FOR BOTH CASES ( DAY 1 and 2)
I. Chairs read summary of the case
II. PROSECUTORS's speech
II. x min of questions by DEFENDANT
II. y min of open questions
III. DEFENDANT speech
IV. x min of questions by PROSECUTOR
V. y min of open questions
VI. WITNESS 1
VII. x questions for PROSECUTOR/DEFENDANT
VIII. y open questions
IX. WITNESS 2
X. x questions for PROSECUTOR/DEFENDANT
XI. y open questions
XII. Open speech by a judge
XII. Voting procedure
The Legal Paper
You will be expected to write TWO LEGAL PAPERS. ONE FOR EACH CASE.
This is the format:
Submitted by: COUNTRY
Representative: YOUR NAME
Caucus: International Criminal Court
CASE: OMAR AL-BASHIR ON CRIMES AGAINST HUMANITY or GEORGE W. BUSH ON WAR CRIMES
I. Background info on the case
Explain the whole history behind the case. Start by explaining how that person came to power and their history as a leader. Go into the historical facts that led them to take measures and command operations. Explain the crimes and accusations the person in receiving. You should put numbers, data and facts in this part.

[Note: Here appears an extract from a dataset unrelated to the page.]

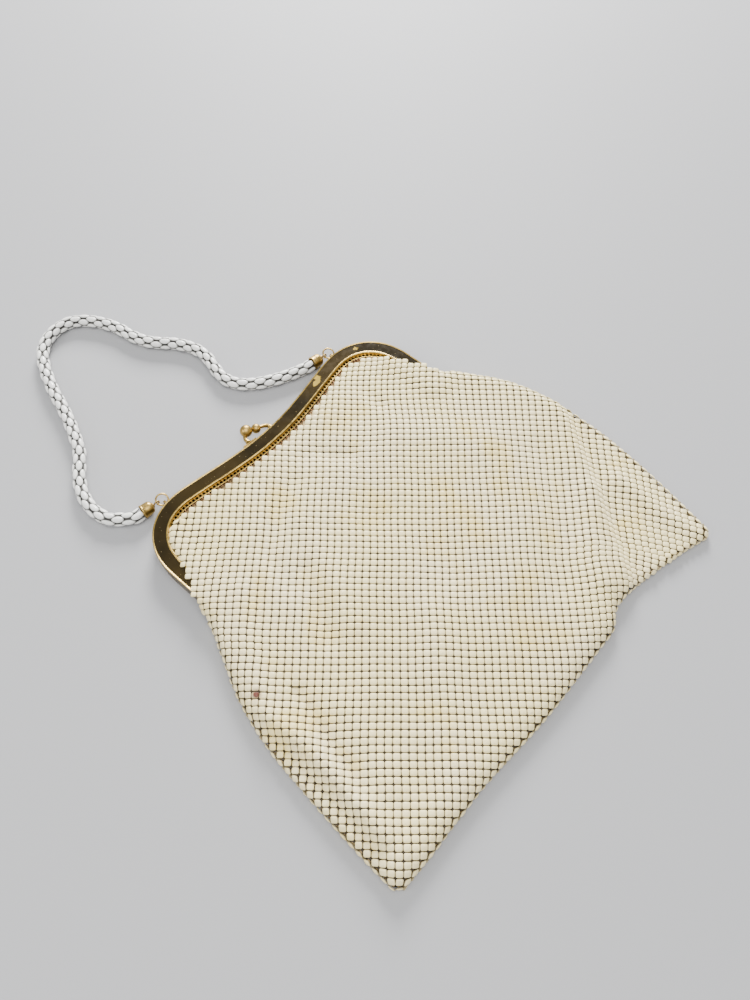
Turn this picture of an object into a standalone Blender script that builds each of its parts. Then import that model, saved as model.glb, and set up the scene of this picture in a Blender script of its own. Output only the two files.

II. Country's point of view
Your country's opinion on the case. Guilty or innocent?
How is your country involved in the case and how does your people and government feel about the trial? Describe how your country sees the ICC and how they feel about the crimes the leader is being accused of. Maybe detail on topics such as genocide, murder or war chimes and especially, how does your country view punishment.
This should reflect your ideas like a position paper would.
You should put evidence and facts that prove ur opinion on the case. Point out where the leader failed or why he or she should be free from charges. This is where you are free to use your best argument skills and pick out the best ideas to prove your point. Remember to use counter arguments and refute points that could be done by the defense!
An overall of the case and your position.